Product Strategy/8 min read

You don't have an AI strategy. You have an AI feature.

Why companies keep shipping AI capabilities nobody uses, and what the ones who get it right do differently.

There is a pattern I keep seeing across B2B software companies. Someone at the board level says "we need AI." A roadmap item gets created. A developer wires up an API call to an LLM. The product page gets a new section. The sales deck gets a slide. Six months later, usage is negligible, and nobody can explain why.

The answer is almost always the same: they shipped an AI feature, not an AI product.

The feature vs. product distinction

An AI feature improves an existing workflow — slightly, at the margin, in a way users can live without. AI-generated summaries of reports they already read. A chat interface over documentation they already searched. Autocomplete for fields they already fill in. These things can be useful. They are not a strategy.

An AI product changes the workflow itself — what is possible, who does it, how long it takes. It does not assist the existing task; it replaces the task with something that would not have been feasible before. The threshold is simple: does this thing let users make decisions they could not make before, or just faster versions of decisions they already made?

Most "AI strategies" are a list of features. They belong on a roadmap. A real AI strategy starts with a different question: which parts of our users' workflow are currently bottlenecked by human reasoning speed?

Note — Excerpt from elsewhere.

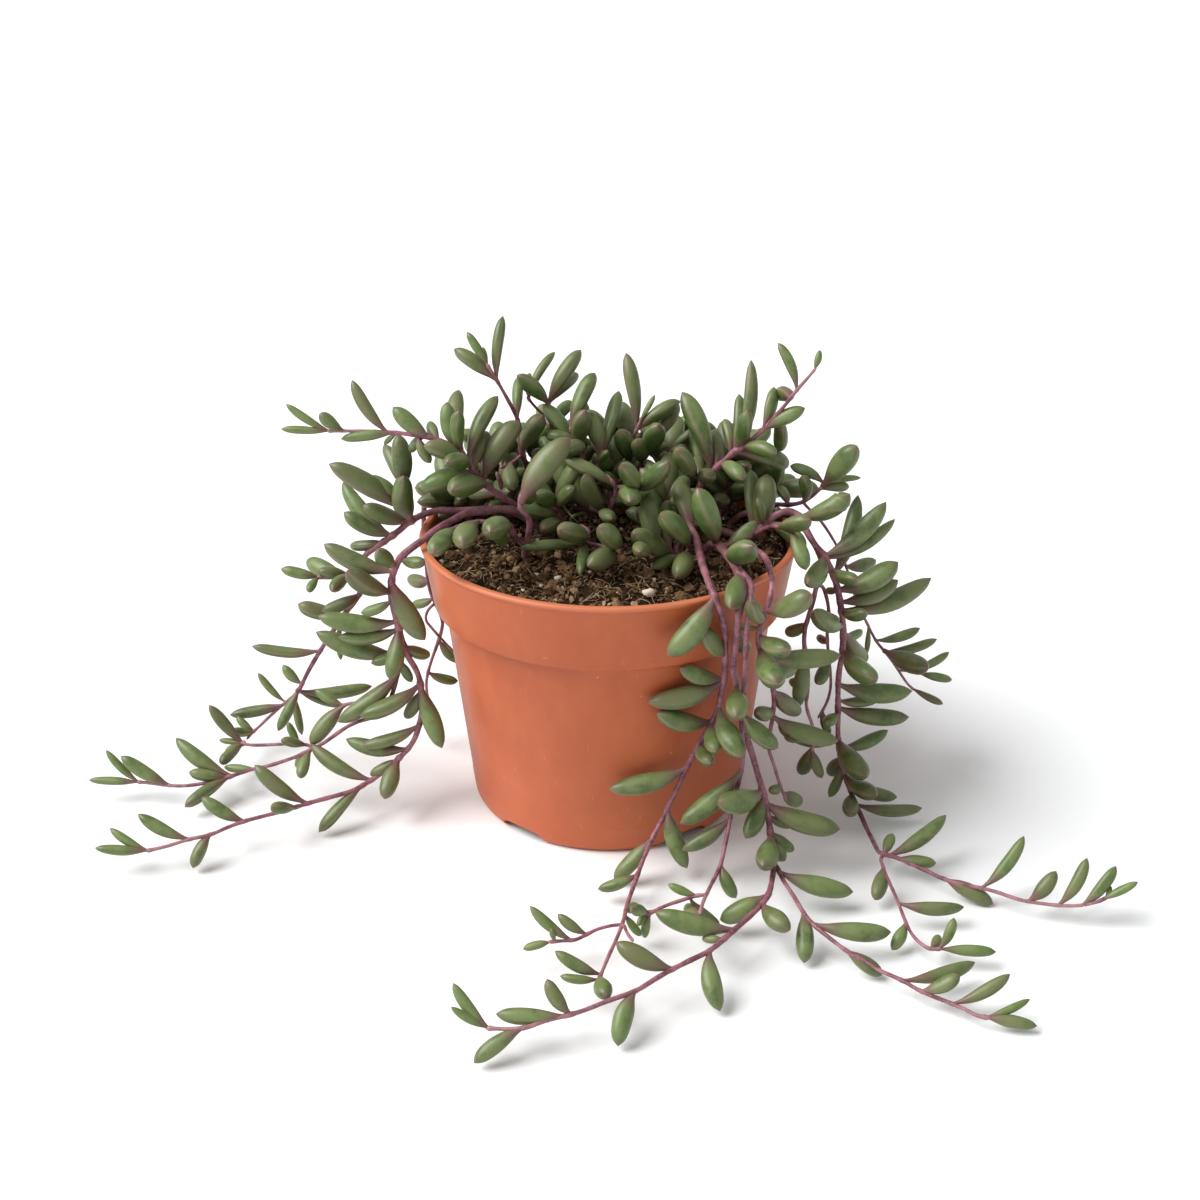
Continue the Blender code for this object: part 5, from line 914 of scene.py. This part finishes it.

The go-to-market problem nobody talks about

In B2B software, the person who buys the product and the person who uses it every day are often different people. A CTO can be impressed by a demo. A purchasing manager can justify the cost with an AI story. But if the people using the software day-to-day do not find that their lives changed, the renewal conversation is painful.

AI features get you into more sales conversations. They do not necessarily get you renewals.

The companies winning with AI in B2B are the ones where the AI changes something the daily user actually notices. Their report writes itself. Their queue routes itself. Their anomaly flags itself. Not: "there's a small sparkle button that summarises this thing you just read."

The go-to-market implication is underappreciated. If your AI feature does not change who your customers are or how they evaluate you at renewal, it is not a strategic asset. It is a cost centre that also generates marketing copy.

The data model is the product

The hardest thing about real AI integration — the kind that changes workflows — is that it almost always requires fixing the underlying data model first.

We spent years building Response365 as a unified multi-tenant platform: every module — invoicing, inventory, production, HR, compliance — feeds into a single connected schema. We did not do that to "enable AI." We did it because a business management platform that cannot answer cross-module questions is missing its entire purpose.

But the consequence is that when we built the business intelligence layer — where users ask questions in plain language about their business — it actually works. The system knows what an invoice is, how it relates to a purchase order, what that means for cash flow, and which production batch it came from. The AI works because the data underneath is connected. You cannot bolt that on.

Most companies try to do it the other way: ship the AI feature now, clean up the data model later. Later never comes. And so the AI sits on top of a fragmented schema, producing answers that are plausible but not trustworthy, which is worse than no answer at all.

Three questions that are more useful than "should we add AI?"

What decisions in this workflow currently require someone to hold context across more than two systems at once? That is where AI changes the outcome, not just the speed. If the answer is "none," your workflow is already well-structured and the AI opportunity is marginal.

If the AI is wrong, what happens? If the answer is "the user doesn't notice," your AI is not doing anything meaningful. If the answer is "significant harm," you need a human in the loop. The interesting products live in the middle — where the AI is occasionally wrong, the user can tell, and the correction loop makes the system smarter over time.

Who changes their behaviour because of this? Not "who uses the feature" — who behaves differently because it exists? If nobody's job is materially different because of the AI, it is a feature. If someone's workflow fundamentally changed, it is a product.

The AI moment in B2B software is real. But most companies are competing at the wrong level — trying to win on which product has more AI features, when the companies that will still be here in five years are the ones who used AI to change what the product fundamentally does.

The difference between those two things is not an engineering problem. It is a product strategy problem. And it starts well before the first API call.